Memorable World Super Bike Debuts | Stickman Vinyls

Memorable World Super Bike Debuts

When Alex Lowes ended his debut in the 2014 WSBK in Australia with an unlucky high side that fractured his leg, he'd only collected three out of a possible 50 points. But his tenacity and overall place down under made him one of the more memorable riders to introduce himself at the World Super Bike championship in recent years.

It's one more thing that crowds look for, and can always be a factor in race attendance when knowing that a potential newcomer is racing. Over the years, some of the most exciting moments have come with new faces.

Mick Doohan, 1988 – Sugo, Japan

Mick Doohan's rise through the national Australian ranks to full time GP rider was stratospheric. Within four years, the Queenslander had gone from scraping shoulders off Bathurst's walls to a full works HRC rider. One wonders if it would have turned out differently had Doohan not stamped his mark on the World Superbike series at his first attempt.

 Doohan blazed through 1988 at frenetic pace. He and Marlboro Yamaha team-mate Michael Dawson fronted a strong national championship push but his performances on the world stage really caught the eye of prospective GP teams. His record of 16 wins from 33 starts that year made Suzuki, Yamaha and Honda scramble for his signature. 

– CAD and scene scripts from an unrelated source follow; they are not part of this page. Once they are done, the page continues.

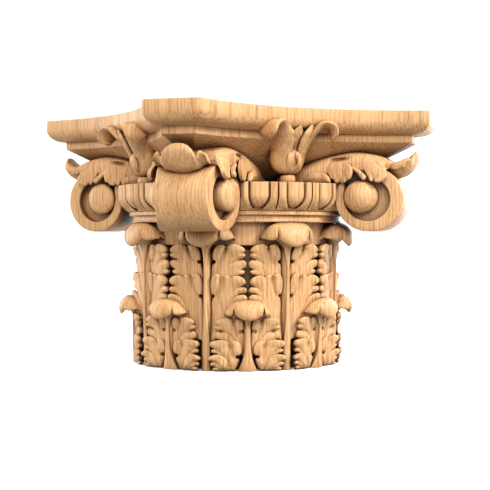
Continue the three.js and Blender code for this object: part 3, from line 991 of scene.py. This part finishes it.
def side_petal():
    """A broad petal that leans out, turns over and curls back."""
    return swept(
        [
            (96, 9, 184), (99, 11.5, 195), (103.5, 15, 206), (110, 19.6, 216), (116.5, 26, 221.6),
            (120.8, 32.4, 218.6), (121.6, 34.0, 212), (120.6, 31.6, 207.6),
        ],
        wide=[6, 7, 9.4, 12, 13, 12.6, 10.4, 4],
        deep=[4, 4.4, 4.6, 4.2, 3.6, 3.2, 2.8, 1.8],
        widthway=(0.97, -0.25, 0),
    )


def shoulder():
    """A pointed leaf between the side petal and the middle one."""
    return swept(
        [(101, 8, 186), (106, 9.4, 197), (111, 11, 207), (116, 12.2, 214.5), (119.4, 12.6, 220.6)],
        wide=[5, 6.8, 8.6, 7.4, 1.2],
        deep=[3, 3.4, 3.6, 3.0, 1],
        widthway=(-0.5, 0.87, 0),
    )


def middle_petal():
    """The pointed petal at the back of the hollow."""
    return swept(
        [(98, 0, 190), (106, 0, 203), (113, 0.6, 213), (118, 1.2, 219.0)],
        wide=[6, 8, 7, 1.2],
        deep=[3.4, 3.4, 3, 1],
        widthway=ACROSS,
    )


def bud():
    """Two small leaves that close round a hole low on the cup."""
    left = swept(
        [(103, -2.6, 180), (107.2, -3.4, 187), (109.0, -2.8, 192.5), (108.6, -0.5, 197.5)],
        wide=[3, 4.4, 4.2, 0.8],
        deep=[2.2, 2.2, 2.0, 0.8],
        widthway=ACROSS,
    )
    right = swept(
        [(104, 2.4, 181.5), (107.4, 4.6, 184), (109.2, 5.0, 188.6), (109.6, 2.6, 194), (108.6, -0.5, 197.5)],
        wide=[2.2, 2.2, 2.4, 3.0, 0.8],
        deep=[2.2, 2.2, 2.2, 2.0, 0.8],
        widthway=ACROSS,
    )
    return [left, right]


def flower():
    """A cup on a button, open in front between two petals that curl out from pointed shoulders."""
    pair = [side_petal(), mirrored(side_petal()), shoulder(), mirrored(shoulder())]
    return [cup(), button()] + pair + [middle_petal()] + bud()


# Wood

def node(tree, kind, inputs, **settings):
    """A shader node with its settings, each input given a value or joined to another node's output."""
    made = tree.nodes.new(kind)
    for key, value in settings.items():
        setattr(made, key, value)
    for key, value in inputs.items():
        if isinstance(value, bpy.types.NodeSocket):
            tree.links.new(value, made.inputs[key])
        else:
            made.inputs[key].default_value = value
    return made


def maths(tree, operation, first, second):
    """The sum or product of two numbers, either of which may be a constant."""
    return node(tree, "ShaderNodeMath", {0: first, 1: second}, operation=operation).outputs[0]


def multiplied(tree, first, second):
    """One colour multiplied by another."""
    mix = node(tree, "ShaderNodeMix", {}, data_type="RGBA", blend_type="MULTIPLY")
    mix.inputs["Factor"].default_value = 1.0
    tree.links.new(first, mix.inputs["A"])
    tree.links.new(second, mix.inputs["B"])
    return mix.outputs["Result"]


def ramp(tree, fac, *stops):
    """Colours or grey levels along a number."""
    made = node(tree, "ShaderNodeValToRGB", {0: fac})
    band = made.color_ramp
    while len(band.elements) < len(stops):
        band.elements.new(0.5)
    for element, (place, colour) in zip(band.elements, stops):
        element.position = place
        element.color = (*colour, 1) if isinstance(colour, tuple) else (colour, colour, colour, 1)
    return made.outputs[0]


def mapped(tree, source, scale_z, turn=(0, 0, 0), shift=(0, 0, 0)):
    """Coordinates turned, shifted and drawn out along the height."""
    inputs = {"Location": shift, "Rotation": turn, "Scale": (1, 1, scale_z), "Vector": source}
    return node(tree, "ShaderNodeMapping", inputs, vector_type="POINT").outputs[0]


def noise(tree, place, scale, detail, roughness):
    """A noise texture node."""
    inputs = {"Vector": place, "Scale": scale, "Detail": detail, "Roughness": roughness}
    return node(tree, "ShaderNodeTexNoise", inputs)


def grain_place(tree):
    """Coordinates on the object in which the lines of the grain lean and bend a little on their way up."""
    place = tree.nodes.new("ShaderNodeTexCoord").outputs["Object"]
    bend = noise(tree, mapped(tree, place, 0.55), 11.0, 2.0, 0.5)
    inputs = {0: bend.outputs["Color"], 1: (0.03, 0.03, 0.0), 2: place}
    return node(tree, "ShaderNodeVectorMath", inputs, operation="MULTIPLY_ADD").outputs[0]


def growth_rings(tree, place):
    """Level of the growth rings, whose middle lies beside the capital."""
    inputs = {
        "Vector": mapped(tree, place, 0.15, turn=(0.05, 0.04, 0.0), shift=(0.62, -0.78, 0.0)),
        "Scale": 105.0, "Distortion": 3.2, "Detail": 2.0, "Detail Scale": 0.45, "Detail Roughness": 0.6,
    }
    wave = node(
        tree, "ShaderNodeTexWave", inputs, wave_type="RINGS", rings_direction="Z", wave_profile="SAW",
    )
    return ramp(tree, wave.outputs["Fac"], (0.0, 0.25), (0.25, 0.85), (0.7, 1.0), (1.0, 0.4))


def grain(tree):
    """One level for the wood's rings, streaks, fibres and broad changes together."""
    place = grain_place(tree)
    streak = noise(tree, mapped(tree, place, 0.035, turn=(0.03, 0.02, 0.0)), 330.0, 3.0, 0.65)
    fibre = noise(tree, mapped(tree, place, 0.03, turn=(0.02, 0.03, 0.4)), 1000.0, 2.0, 0.6)
    broad = noise(tree, mapped(tree, place, 0.12, turn=(0.0, 0.0, 0.7)), 45.0, 2.0, 0.5)
    tone = maths(tree, "MULTIPLY", growth_rings(tree, place), 0.16)
    for texture, share in ((streak, 0.54), (fibre, 0.36), (broad, 0.26)):
        tone = maths(tree, "ADD", tone, maths(tree, "MULTIPLY", texture.outputs["Fac"], share))
    return tone


def wood_colour_with_painted_shade(tree, tone):
    """The wood's colour with painted shade, darker in the deep cuts and hollows and on level faces that look
    upward.
    """
    colour = ramp(
        tree, tone,
        (0.46, (0.26, 0.120, 0.040)),
        (0.58, (0.38, 0.195, 0.078)),
        (0.70, (0.52, 0.290, 0.126)),
        (0.84, (0.61, 0.360, 0.166)),
    )
    # Painted shade: an occlusion ramp darkens the colour in deep cuts and hollows.
    hollow = node(tree, "ShaderNodeAmbientOcclusion", {"Distance": 0.022}, samples=8)
    painted_hollow_shade = ramp(
        tree, hollow.outputs["AO"],
        (0.14, (0.06, 0.036, 0.024)),
        (0.36, (0.50, 0.42, 0.36)),
        (0.66, (1, 1, 1)),
    )
    # Painted shade: faces that look upward are coloured darker.
    normal = tree.nodes.new("ShaderNodeNewGeometry").outputs["Normal"]
    facing = node(tree, "ShaderNodeSeparateXYZ", {0: normal})
    painted_top_shade = ramp(tree, facing.outputs["Z"], (0.8, (1, 1, 1)), (1.0, (0.60, 0.50, 0.42)))
    return multiplied(tree, multiplied(tree, colour, painted_hollow_shade), painted_top_shade)


def wood_material():
    """Light beech-like wood, fine sanded, with its grain running up the object."""
    material = bpy.data.materials.new("carved_beech")
    material.use_nodes = True
    tree = material.node_tree
    tree.nodes.clear()
    tone = grain(tree)
    bump = node(tree, "ShaderNodeBump", {"Strength": 0.3, "Distance": 0.0003, "Height": tone})
    shader = node(tree, "ShaderNodeBsdfPrincipled", {
        "Base Color": wood_colour_with_painted_shade(tree, tone),
        "Roughness": ramp(tree, tone, (0.5, 0.66), (0.8, 0.52)),
        "Specular IOR Level": 0.3,
        "Normal": bump.outputs[0],
    })
    node(tree, "ShaderNodeOutputMaterial", {0: shader.outputs[0]})
    return material


# Stage, light and view, in metres

IMAGE_SIDE = 490
FOCAL_PIXELS = 1244.57
AXIS_PIXEL = (236.43, 233.33)
CAMERA_PLACE = (-0.5767, -1.0647, 0.1235)
CAMERA_FORWARD = (0.4763, 0.8793, 0.0)
FLOOR_FAR = 30.0
FLOOR_DROP = 0.0004


def floor_material():
    """Pale and matt, with a faint glow that keeps it even."""
    material = bpy.data.materials.new("floor")
    material.use_nodes = True
    inputs = material.node_tree.nodes["Principled BSDF"].inputs
    inputs["Base Color"].default_value = (0.92, 0.92, 0.92, 1)
    inputs["Roughness"].default_value = 0.9
    inputs["Specular IOR Level"].default_value = 0.0
    inputs["Emission Color"].default_value = (1, 1, 1, 1)
    inputs["Emission Strength"].default_value = 0.15
    return material


def make_floor():
    """A wide plain floor just under the capital, which throws no light back on it."""
    far = FLOOR_FAR
    corners = [(-far, -far, 0), (far, -far, 0), (far, far, 0), (-far, far, 0)]
    mesh = bpy.data.meshes.new("floor")
    mesh.from_pydata(corners, [], [(0, 1, 2, 3)])
    mesh.materials.append(floor_material())
    floor = bpy.data.objects.new("floor", mesh)
    floor.location.z = -FLOOR_DROP
    floor.visible_diffuse = False
    bpy.context.scene.collection.objects.link(floor)


def make_light(name, place, target, size, power):
    """A soft round light turned to its target."""
    data = bpy.data.lights.new(name, "AREA")
    data.shape = "DISK"
    data.size = size
    data.energy = power
    light = bpy.data.objects.new(name, data)
    light.location = place
    light.rotation_mode = "QUATERNION"
    light.rotation_quaternion = (Vector(target) - Vector(place)).to_track_quat("-Z", "Y")
    bpy.context.scene.collection.objects.link(light)


def make_world(strength, below):
    """An even white studio all round, with less light coming from below."""
    world = bpy.data.worlds.new("studio")
    world.use_nodes = True
    tree = world.node_tree
    direction = tree.nodes.new("ShaderNodeTexCoord").outputs["Generated"]
    apart = node(tree, "ShaderNodeSeparateXYZ", {0: direction})
    inputs = {"Value": apart.outputs["Z"], "From Min": -0.12, "From Max": -0.01, "To Min": below}
    fade = node(tree, "ShaderNodeMapRange", inputs)
    background = tree.nodes["Background"]
    background.inputs["Strength"].default_value = strength
    tree.links.new(fade.outputs["Result"], background.inputs["Color"])
    bpy.context.scene.world = world


def make_camera():
    """A long lens level with the middle of the capital, facing it from a little left of a corner."""
    data = bpy.data.cameras.new("camera")
    data.lens = data.sensor_width * FOCAL_PIXELS / IMAGE_SIDE
    data.shift_x = (IMAGE_SIDE / 2 - AXIS_PIXEL[0]) / IMAGE_SIDE
    data.shift_y = -(IMAGE_SIDE / 2 - AXIS_PIXEL[1]) / IMAGE_SIDE
    camera = bpy.data.objects.new("camera", data)
    camera.location = CAMERA_PLACE
    camera.rotation_mode = "QUATERNION"
    camera.rotation_quaternion = Vector(CAMERA_FORWARD).to_track_quat("-Z", "Y")
    bpy.context.scene.collection.objects.link(camera)
    bpy.context.scene.camera = camera


# The capital put together: eight leaves to a row, the lower ones halfway between the upper ones

wood = wood_material()
upper_turns = [math.radians(45 * k) for k in range(8)]
lower_turns = [angle + math.radians(22.5) for angle in upper_turns]
side_turns = [math.radians(90 * k) for k in range(4)]
corner_turns = [angle + math.radians(45) for angle in side_turns]

stems = [turned(rib(UPPER_RIB), angle) for angle in upper_turns]
stems += [turned(rib(LOWER_RIB), angle) for angle in lower_turns]
tips = [turned(hood(**UPPER_HOOD), angle) for angle in upper_turns]
tips += [turned(hood(**LOWER_HOOD), angle) for angle in lower_turns]
arm = [volute(), arm_tip()] + arm_leaf()

make_piece("bell", [bell_core()] + stems, wood)
make_piece("upper_leaves", leaf_skins(UPPER_LEAF, UPPER_EYES, upper_turns), wood)
make_piece("lower_leaves", leaf_skins(LOWER_LEAF, LOWER_EYES, lower_turns), wood)
make_piece("leaf_tips", tips, wood)
make_piece("egg_ring", [egg_ring(), lathe(BANDS)], wood)
make_piece("abacus", [abacus()], wood)
make_piece("volute_arms", [turned(skin, angle) for angle in corner_turns for skin in arm], wood)
make_piece("flowers", [turned(skin, angle) for angle in side_turns for skin in flower()], wood)

make_floor()
make_world(strength=1.35, below=0.2)
make_light("key", (1.4, -1.9, 1.9), (0, 0, 0.12), size=0.7, power=95)
make_light("fill", (-1.4, -2.3, 1.3), (0, 0, 0.12), size=1.0, power=45)
make_light("rim_right", (2.0, 1.1, 0.5), (0, 0, 0.15), size=1.6, power=60)
make_light("rim_left", (-1.6, 2.1, 0.5), (0, 0, 0.15), size=1.6, power=50)
make_camera()
bpy.context.scene.view_settings.view_transform = "Standard"
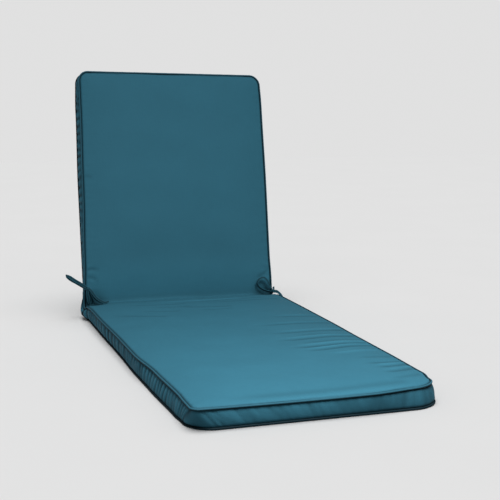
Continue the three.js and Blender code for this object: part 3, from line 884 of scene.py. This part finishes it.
def smooth_route(points, step):
    """Points a step apart on the centripetal curve through the given ones"""
    known = np.array(points)
    known = np.vstack([2 * known[0] - known[1], known, 2 * known[-1] - known[-2]])
    fine = np.linspace(0, 1, CURVE_STEPS, endpoint=False)[:, None]
    pieces = []
    for p0, p1, p2, p3 in zip(known, known[1:], known[2:], known[3:]):
        d0, d1, d2 = (np.linalg.norm(b - a) ** 0.5 for a, b in ((p0, p1), (p1, p2), (p2, p3)))
        leave = ((p1 - p0) / d0 - (p2 - p0) / (d0 + d1) + (p2 - p1) / d1) * d1
        enter = ((p2 - p1) / d1 - (p3 - p1) / (d1 + d2) + (p3 - p2) / d2) * d1
        pieces.append(p1 + leave * fine + (3 * (p2 - p1) - 2 * leave - enter) * fine ** 2
                      + (2 * (p1 - p2) + leave + enter) * fine ** 3)
    curve = np.vstack([*pieces, known[-2]])
    run = np.concatenate([[0], np.cumsum(np.linalg.norm(np.diff(curve, axis=0), axis=1))])
    count = ceil(run[-1] / step)
    even = np.linspace(0, run[-1], count + 1)
    return np.stack([np.interp(even, run, curve[:, axis]) for axis in range(3)], axis=-1), run[-1]


def ribbon_section():
    """The section's points: the back from right to left, then the front from left to right"""
    quarter = np.array(QUARTER_SECTION)
    front = np.vstack([quarter[::-1] * (-1, 1), quarter])
    return np.vstack([front[::-1] * (1, -1), front])


def ribbon_mesh(route, ribbon, width, thickness):
    """Points, faces, cloth places and painted light and shade of a flat ribbon with closed ends; a loop opens
    like a funnel
    """
    tangents = unit(np.gradient(route, axis=0))
    hint = np.array(ribbon.across) + ribbon.flare * unit(route - route.mean(axis=0))
    wide = square_to(hint, tangents)
    thick = np.cross(tangents, wide)
    section = ribbon_section()
    ends = np.ones(len(route))
    ends[[0, -1]], ends[[1, -2]] = RIBBON_ENDS
    points = (route[:, None] + (section[:, 0] * width * ends[:, None])[..., None] * wide[:, None]
              + (section[:, 1] * thickness * ends[:, None])[..., None] * thick[:, None])
    index = np.arange(points.shape[0] * len(section)).reshape(-1, len(section))
    around = seam_lengths(section[:, 0] * width, section[:, 1] * thickness)
    around = np.append(around, around[-1] + SECTION_GAP)
    run = np.arange(len(route)) * RIBBON_STEP
    places = corners_of(run[:, None] + 0 * around, around + 0 * run[:, None])
    caps = [index[0][::-1], index[-1]]
    faces = [*quads_of(closed_columns(index)), *caps]
    # Painted highlight on the ribbon's edges and painted shade in its middle
    shade = lerp(*RIBBON_PAINTED_LIGHT, ramp(np.abs(section[:, 0]), *RIBBON_HIGHLIGHT_EDGE))
    return points, faces, [places, *(np.zeros((len(cap), 3)) for cap in caps)], shade + 0 * run[:, None]


def knot_mesh(at, size):
    """Lump of a pulled knot: ridged where the ribbon crosses over itself"""
    polar = np.linspace(0, pi, KNOT_RINGS + 1)[1:-1][:, None]
    around = np.linspace(0, 2 * pi, KNOT_SIDES, endpoint=False)
    ball = np.stack(np.broadcast_arrays(np.sin(polar) * np.cos(around), np.sin(polar) * np.sin(around),
                                        np.cos(polar)), axis=-1)
    ridges = [height * bell(ball @ np.array(across), width) for across, width, height in KNOT_RIDGES]
    swell = lerp(KNOT_CORE, 1, np.maximum(*ridges))
    points = (ball * swell[..., None] * np.array(size) / 2 + at).reshape(-1, 3)
    index = np.arange(len(points)).reshape(-1, KNOT_SIDES)
    top, bottom = len(points), len(points) + 1
    pole = np.array((0, 0, KNOT_CORE * size[2] / 2))
    points = np.vstack([points, at + pole, at - pole])
    faces = [*quads_of(closed_columns(index))[:, ::-1]]
    faces += [(top, a, b) for a, b in zip(index[0], np.roll(index[0], -1))]
    faces += [(bottom, b, a) for a, b in zip(index[-1], np.roll(index[-1], -1))]
    return points, faces, [points[k] - at for face in faces for k in face]


def into_knot(route, at):
    """The route with each end that lies beside the knot led on into it"""
    ends = [[lerp(end, np.array(at), INTO_KNOT)] if np.linalg.norm(end - at) < KNOT_REACH else []
            for end in (route[0], route[-1])]
    return np.array([*ends[0], *route, *ends[1]])


def make_ties(context):
    trim = context.scene.cushion_trim
    origin = np.array((0, -Pattern(context.scene).middle, 0))
    finish = cloth_finish("tie_cloth", context.scene.cushion_cloth.tie_colour, 0)
    for side, tie in zip(SIDES, TIES):
        knot = make_object(f"{side}_knot", *knot_mesh(np.array(tie.knot) + origin, tie.size), finish)
        dress(knot, "tie_cloth", f"tie_{side}_knot")
        pieces, cords = [knot], []
        for name, ribbon in tie.ribbons.items():
            route, run = smooth_route(into_knot(np.array(ribbon.route), tie.knot) + origin, RIBBON_STEP)
            *shape, painted_light_values = ribbon_mesh(route, ribbon, trim.tie_width, trim.tie_thickness)
            made = make_object(f"{side}_{name}", *shape, finish, painted_light_values)
            dress(made, "tie_cloth", f"tie_{side}_{name}")
            if "root" in name or run < SHORTEST_CORD:
                pieces.append(made)
            else:
                cords.append((made, route, run))
        for number, (made, route, run) in enumerate(cords):
            pieces if number == 0 else ()


# Finishes

def both_ways(operation):
    """Plain and reflected form of an operator that adds one Math node"""
    def plain(self, other):
        return self.math(operation, self, other)

    def reflected(self, other):
        return self.math(operation, other, self)

    return plain, reflected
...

Doohan returned to Japan to compete in the inaugural World Superbike season. He found the last podium spot in the '87 Suzuka 8 Hour, in his very first overseas race.

 He wasn't just a fast racer. Doohan, with the rear of his body fully leant over as far as his elbow, kissing the apex mid-turn, was able to make shapes with a four stroke that seasoned campaigners could only gawk at. Steve Hislop witnessed Doohan first hand at an end of season TTF1 event in Mount Fuji, recalling in his autobiography:

“Mick passed me in qualifying and to this day I've never seen anyone riding a four-stroke bike like he did…I swear he was laying black lines of rubber with the front wheel as well as the rear.”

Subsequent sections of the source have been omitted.